◆ **Exercise description**
Here are some records; return them all exactly.
# Start of Data provided
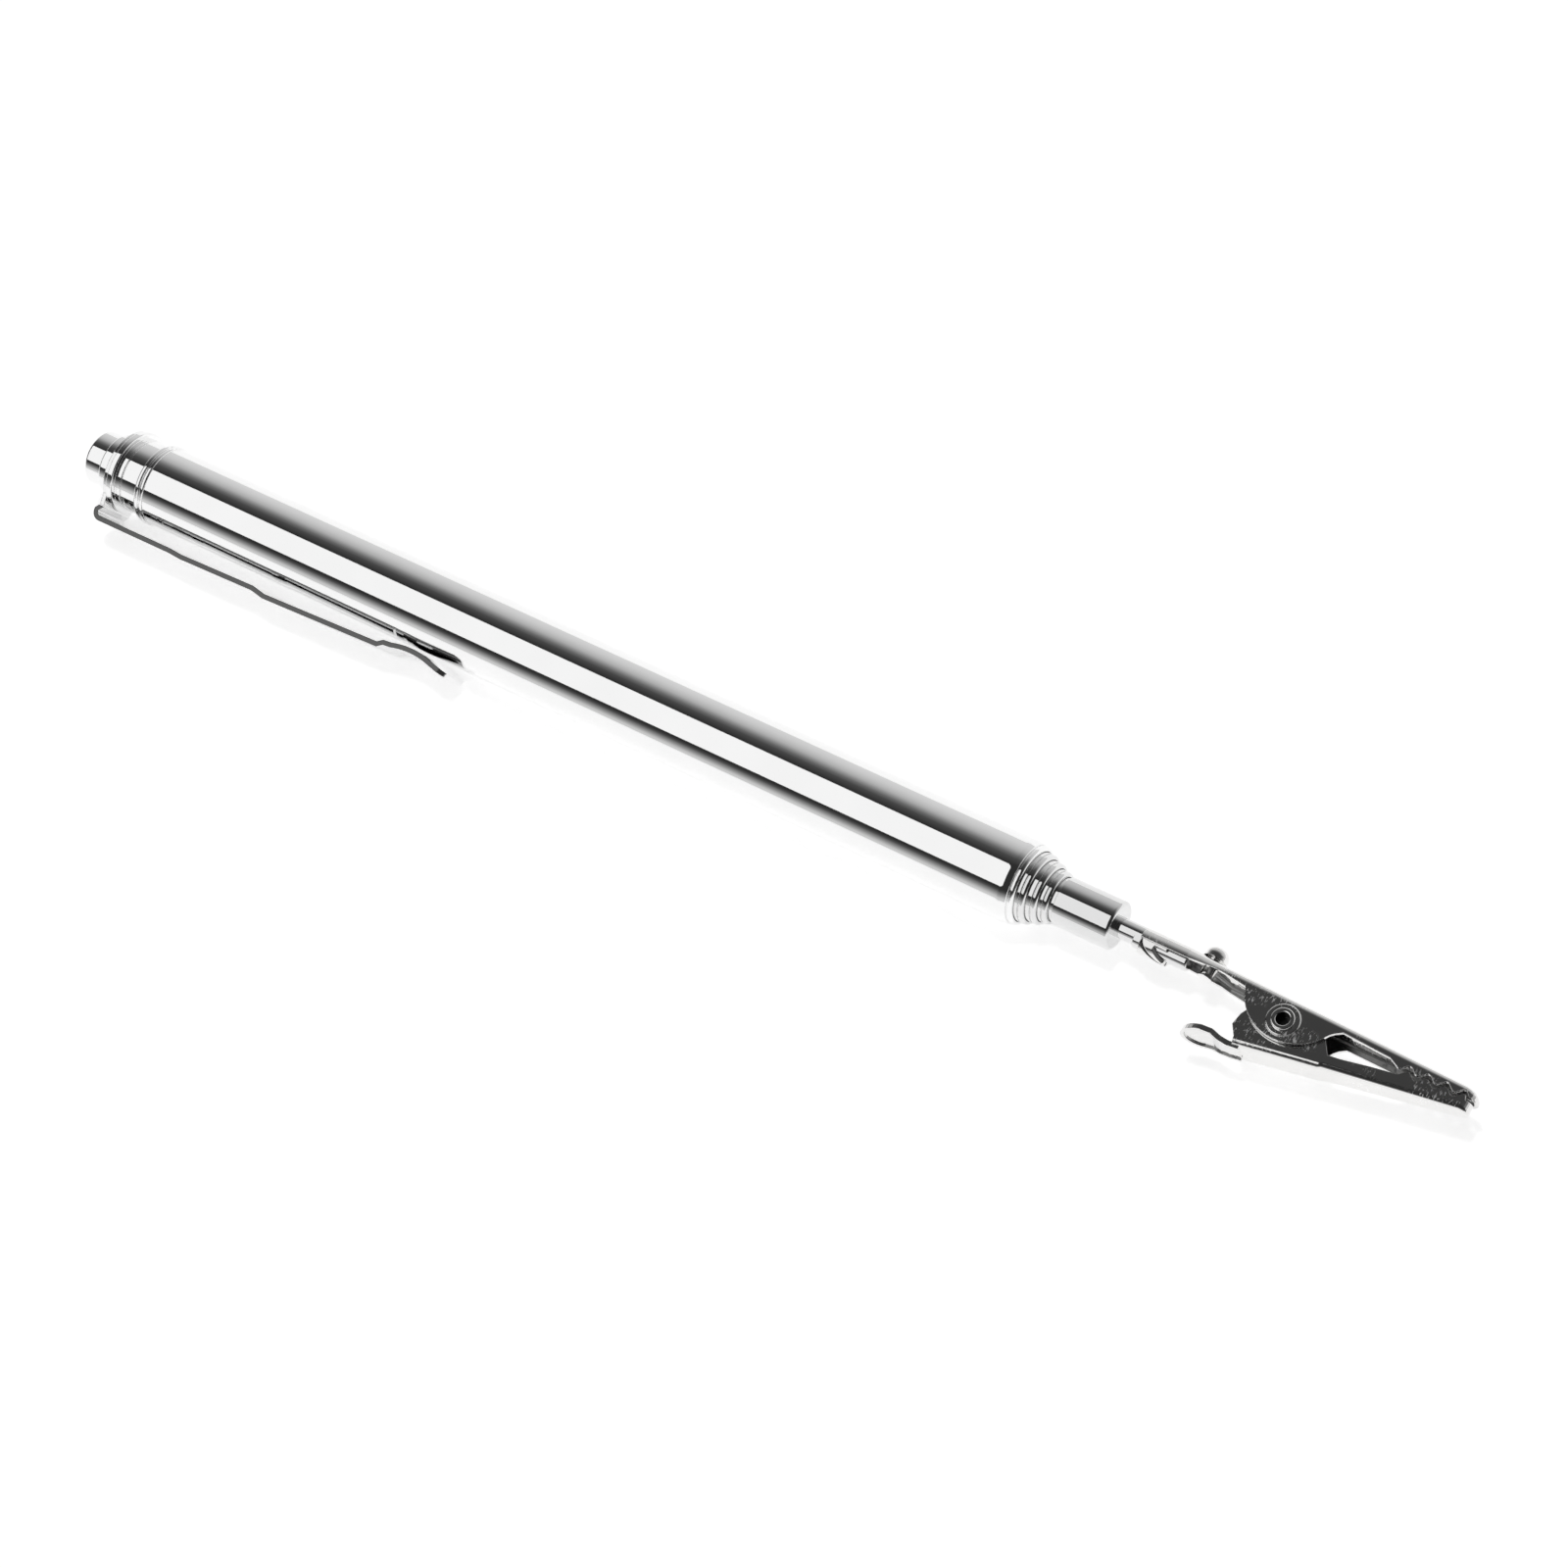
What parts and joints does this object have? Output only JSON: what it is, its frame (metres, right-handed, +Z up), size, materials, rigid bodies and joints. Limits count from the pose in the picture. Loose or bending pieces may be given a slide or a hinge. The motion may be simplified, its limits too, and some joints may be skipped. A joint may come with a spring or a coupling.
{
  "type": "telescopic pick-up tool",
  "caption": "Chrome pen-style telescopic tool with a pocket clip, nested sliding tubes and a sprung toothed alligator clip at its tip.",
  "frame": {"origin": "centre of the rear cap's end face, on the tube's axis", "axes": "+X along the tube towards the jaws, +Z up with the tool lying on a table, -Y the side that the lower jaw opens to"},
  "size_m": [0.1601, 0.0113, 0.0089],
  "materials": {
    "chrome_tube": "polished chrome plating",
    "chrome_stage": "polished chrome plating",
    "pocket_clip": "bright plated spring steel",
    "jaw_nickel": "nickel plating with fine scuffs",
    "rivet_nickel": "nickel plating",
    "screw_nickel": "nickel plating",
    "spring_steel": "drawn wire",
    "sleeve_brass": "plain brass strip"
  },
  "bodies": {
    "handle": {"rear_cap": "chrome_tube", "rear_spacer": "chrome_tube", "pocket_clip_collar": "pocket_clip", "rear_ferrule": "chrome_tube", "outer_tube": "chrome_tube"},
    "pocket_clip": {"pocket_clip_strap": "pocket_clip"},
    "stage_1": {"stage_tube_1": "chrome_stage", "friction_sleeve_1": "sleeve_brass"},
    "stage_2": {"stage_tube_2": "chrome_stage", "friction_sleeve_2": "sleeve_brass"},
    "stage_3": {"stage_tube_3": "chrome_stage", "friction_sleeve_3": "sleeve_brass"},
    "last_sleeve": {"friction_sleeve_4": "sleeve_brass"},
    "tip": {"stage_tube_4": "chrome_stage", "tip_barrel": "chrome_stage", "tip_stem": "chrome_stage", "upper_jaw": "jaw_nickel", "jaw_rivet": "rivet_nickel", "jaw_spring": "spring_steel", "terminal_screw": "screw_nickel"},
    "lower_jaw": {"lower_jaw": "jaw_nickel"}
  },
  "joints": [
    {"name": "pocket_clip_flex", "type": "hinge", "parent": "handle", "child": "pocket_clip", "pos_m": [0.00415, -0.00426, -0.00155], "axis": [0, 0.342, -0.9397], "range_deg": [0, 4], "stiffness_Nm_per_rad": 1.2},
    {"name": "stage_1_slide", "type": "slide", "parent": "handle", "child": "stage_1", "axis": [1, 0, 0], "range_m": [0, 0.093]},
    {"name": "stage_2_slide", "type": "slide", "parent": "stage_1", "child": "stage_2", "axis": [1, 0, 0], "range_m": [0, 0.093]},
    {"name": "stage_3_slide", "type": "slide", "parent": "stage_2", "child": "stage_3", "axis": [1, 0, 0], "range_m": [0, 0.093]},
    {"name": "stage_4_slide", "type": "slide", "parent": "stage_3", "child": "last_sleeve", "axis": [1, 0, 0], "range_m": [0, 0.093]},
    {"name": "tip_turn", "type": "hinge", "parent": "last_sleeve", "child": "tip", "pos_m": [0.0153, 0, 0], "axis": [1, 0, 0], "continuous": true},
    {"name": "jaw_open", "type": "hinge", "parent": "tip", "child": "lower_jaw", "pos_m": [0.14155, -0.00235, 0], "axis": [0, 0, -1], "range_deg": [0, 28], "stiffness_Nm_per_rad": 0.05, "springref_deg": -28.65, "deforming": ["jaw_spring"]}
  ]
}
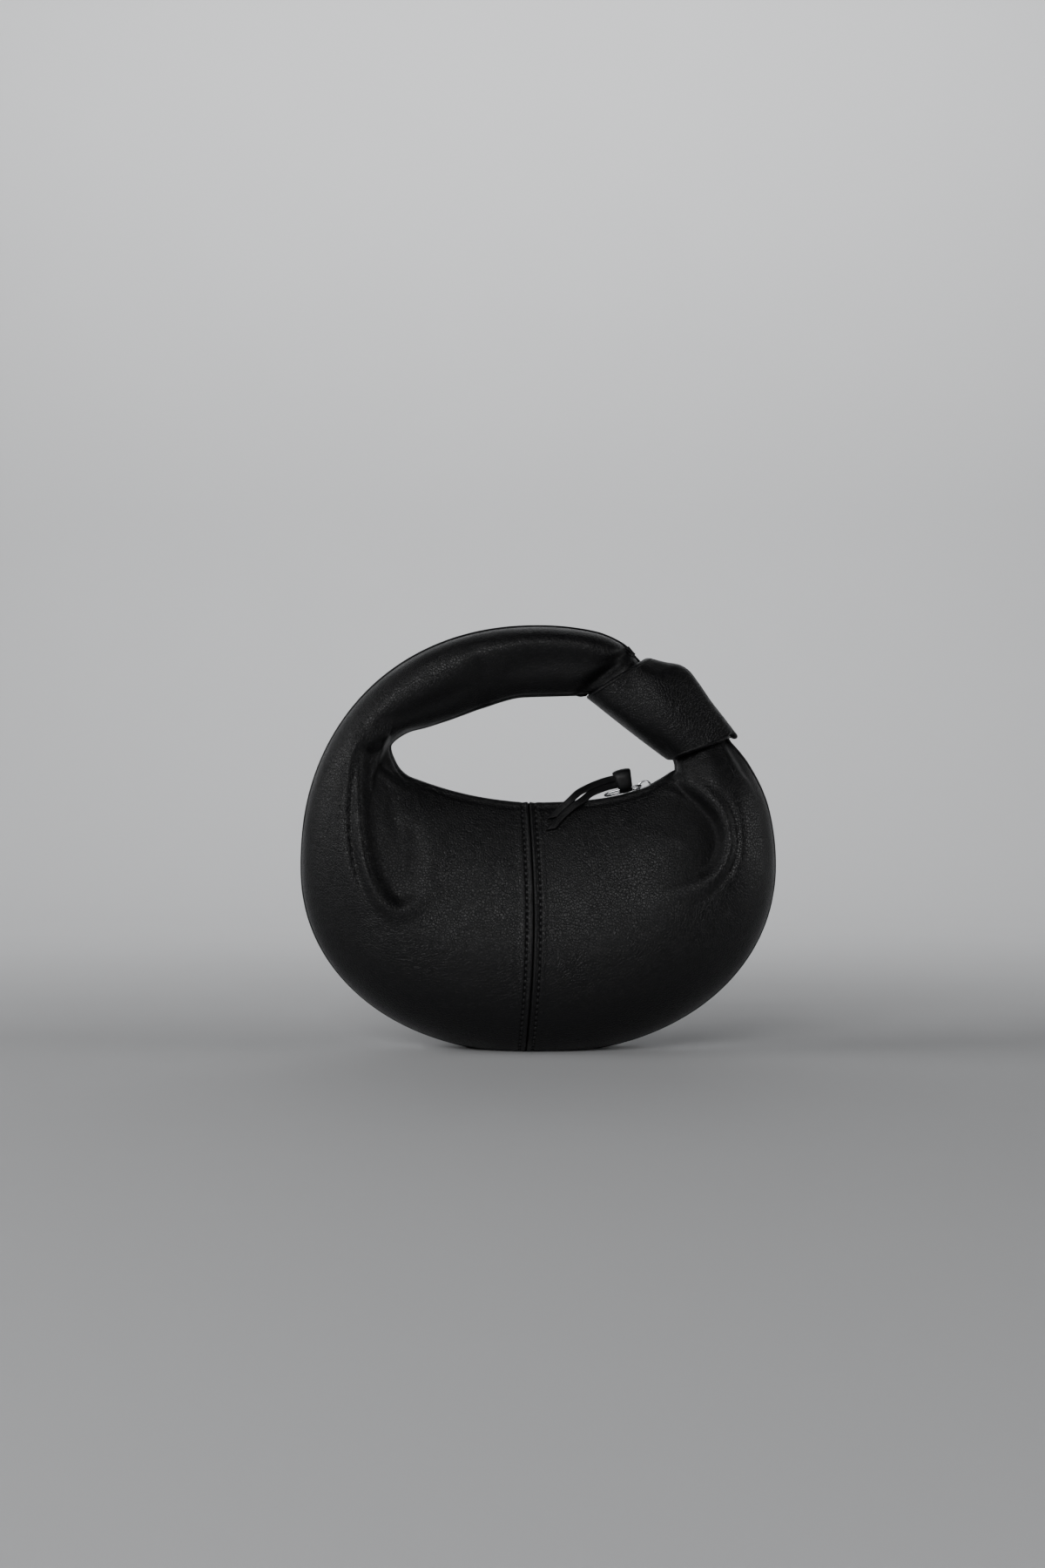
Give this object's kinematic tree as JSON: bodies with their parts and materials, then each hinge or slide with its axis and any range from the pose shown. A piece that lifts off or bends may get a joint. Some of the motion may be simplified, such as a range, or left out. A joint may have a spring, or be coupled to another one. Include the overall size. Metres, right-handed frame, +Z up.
# End of Data provided
◆ **Final result**
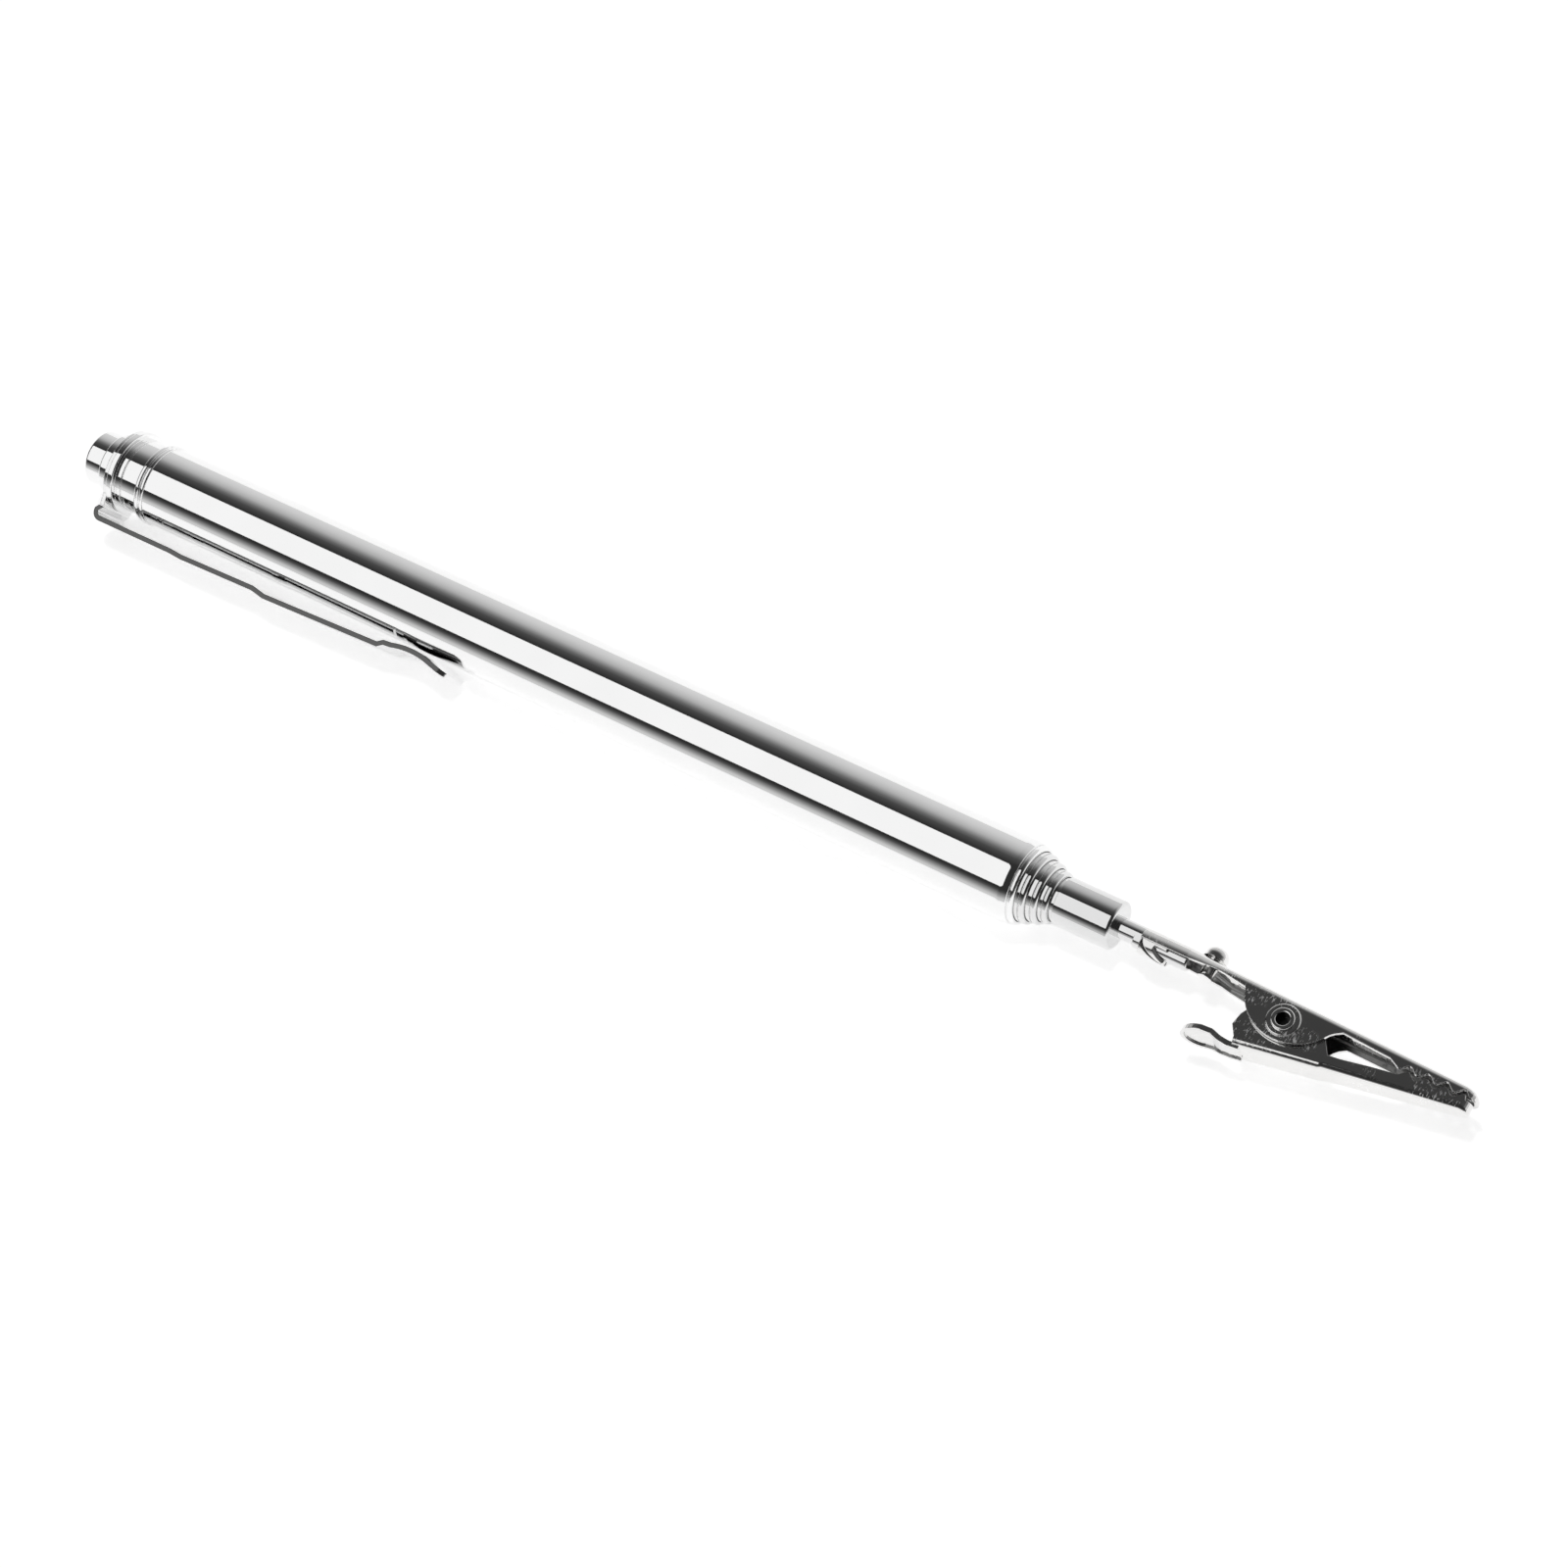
What parts and joints does this object have? Output only JSON: what it is, its frame (metres, right-handed, +Z up), size, materials, rigid bodies and joints. Limits count from the pose in the picture. Loose or bending pieces may be given a slide or a hinge. The motion may be simplified, its limits too, and some joints may be skipped. A joint may come with a spring or a coupling.
{
  "type": "telescopic pick-up tool",
  "caption": "Chrome pen-style telescopic tool with a pocket clip, nested sliding tubes and a sprung toothed alligator clip at its tip.",
  "frame": {"origin": "centre of the rear cap's end face, on the tube's axis", "axes": "+X along the tube towards the jaws, +Z up with the tool lying on a table, -Y the side that the lower jaw opens to"},
  "size_m": [0.1601, 0.0113, 0.0089],
  "materials": {
    "chrome_tube": "polished chrome plating",
    "chrome_stage": "polished chrome plating",
    "pocket_clip": "bright plated spring steel",
    "jaw_nickel": "nickel plating with fine scuffs",
    "rivet_nickel": "nickel plating",
    "screw_nickel": "nickel plating",
    "spring_steel": "drawn wire",
    "sleeve_brass": "plain brass strip"
  },
  "bodies": {
    "handle": {"rear_cap": "chrome_tube", "rear_spacer": "chrome_tube", "pocket_clip_collar": "pocket_clip", "rear_ferrule": "chrome_tube", "outer_tube": "chrome_tube"},
    "pocket_clip": {"pocket_clip_strap": "pocket_clip"},
    "stage_1": {"stage_tube_1": "chrome_stage", "friction_sleeve_1": "sleeve_brass"},
    "stage_2": {"stage_tube_2": "chrome_stage", "friction_sleeve_2": "sleeve_brass"},
    "stage_3": {"stage_tube_3": "chrome_stage", "friction_sleeve_3": "sleeve_brass"},
    "last_sleeve": {"friction_sleeve_4": "sleeve_brass"},
    "tip": {"stage_tube_4": "chrome_stage", "tip_barrel": "chrome_stage", "tip_stem": "chrome_stage", "upper_jaw": "jaw_nickel", "jaw_rivet": "rivet_nickel", "jaw_spring": "spring_steel", "terminal_screw": "screw_nickel"},
    "lower_jaw": {"lower_jaw": "jaw_nickel"}
  },
  "joints": [
    {"name": "pocket_clip_flex", "type": "hinge", "parent": "handle", "child": "pocket_clip", "pos_m": [0.00415, -0.00426, -0.00155], "axis": [0, 0.342, -0.9397], "range_deg": [0, 4], "stiffness_Nm_per_rad": 1.2},
    {"name": "stage_1_slide", "type": "slide", "parent": "handle", "child": "stage_1", "axis": [1, 0, 0], "range_m": [0, 0.093]},
    {"name": "stage_2_slide", "type": "slide", "parent": "stage_1", "child": "stage_2", "axis": [1, 0, 0], "range_m": [0, 0.093]},
    {"name": "stage_3_slide", "type": "slide", "parent": "stage_2", "child": "stage_3", "axis": [1, 0, 0], "range_m": [0, 0.093]},
    {"name": "stage_4_slide", "type": "slide", "parent": "stage_3", "child": "last_sleeve", "axis": [1, 0, 0], "range_m": [0, 0.093]},
    {"name": "tip_turn", "type": "hinge", "parent": "last_sleeve", "child": "tip", "pos_m": [0.0153, 0, 0], "axis": [1, 0, 0], "continuous": true},
    {"name": "jaw_open", "type": "hinge", "parent": "tip", "child": "lower_jaw", "pos_m": [0.14155, -0.00235, 0], "axis": [0, 0, -1], "range_deg": [0, 28], "stiffness_Nm_per_rad": 0.05, "springref_deg": -28.65, "deforming": ["jaw_spring"]}
  ]
}
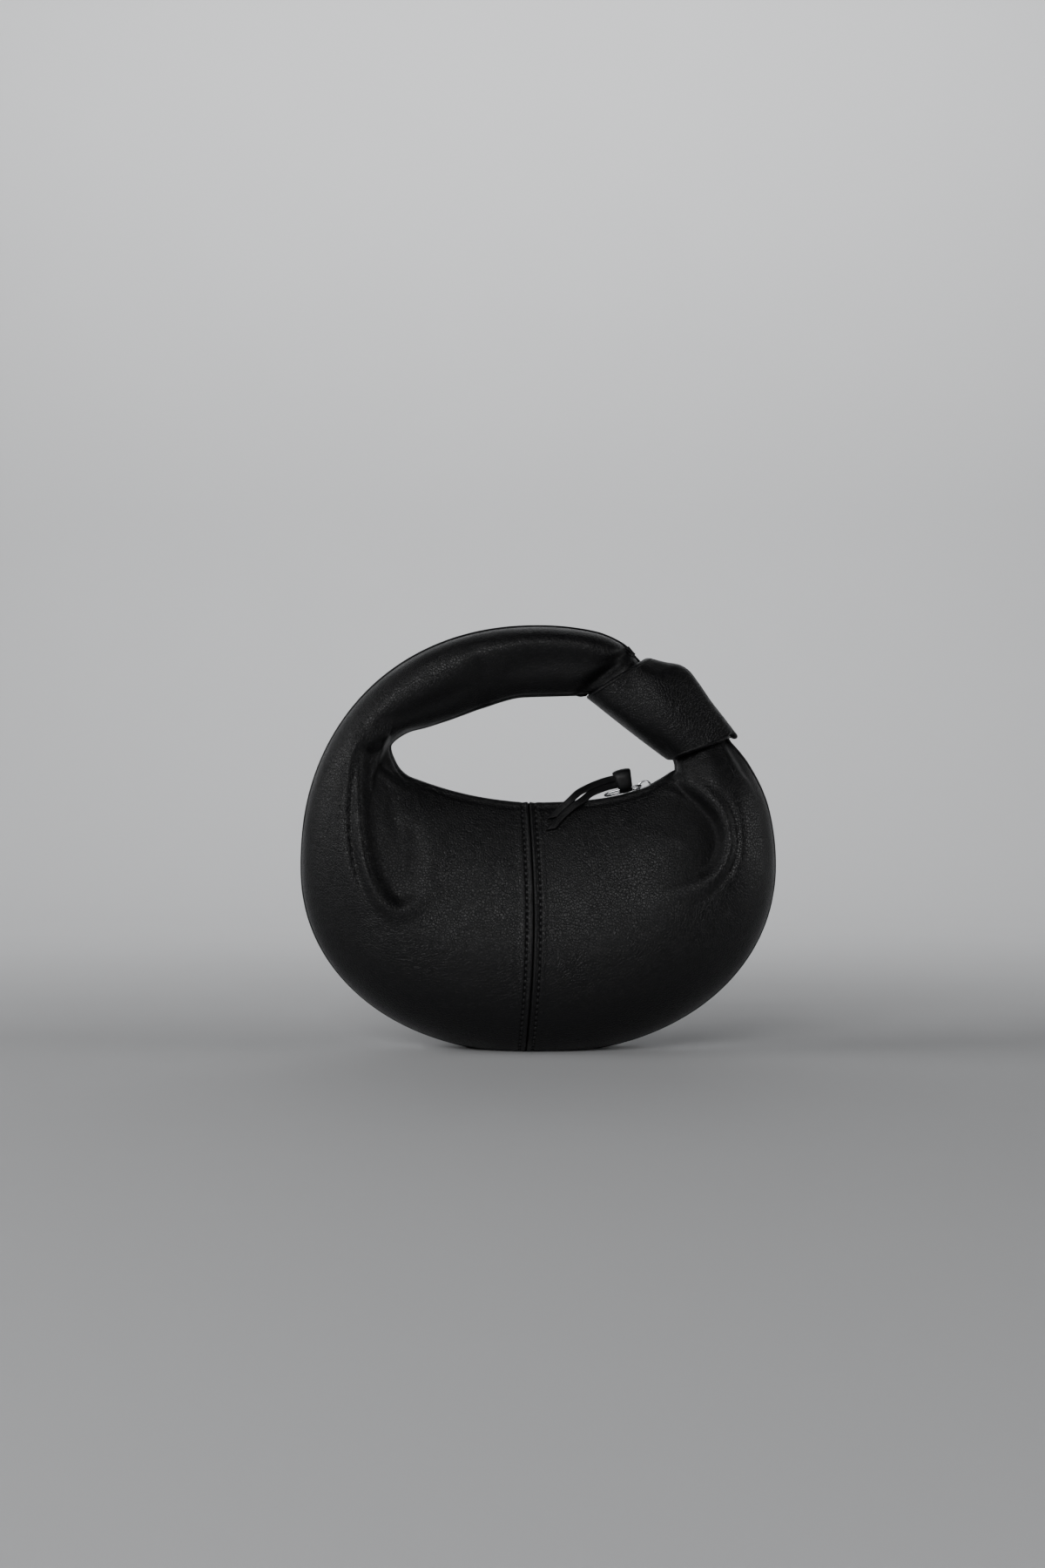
Give this object's kinematic tree as JSON: bodies with their parts and materials, then each hinge or slide with its axis and any range from the pose shown. A piece that lifts off or bends may get a joint. Some of the motion may be simplified, such as a range, or left out. A joint may have a spring, or be coupled to another one. Include the overall size. Metres, right-handed frame, +Z up.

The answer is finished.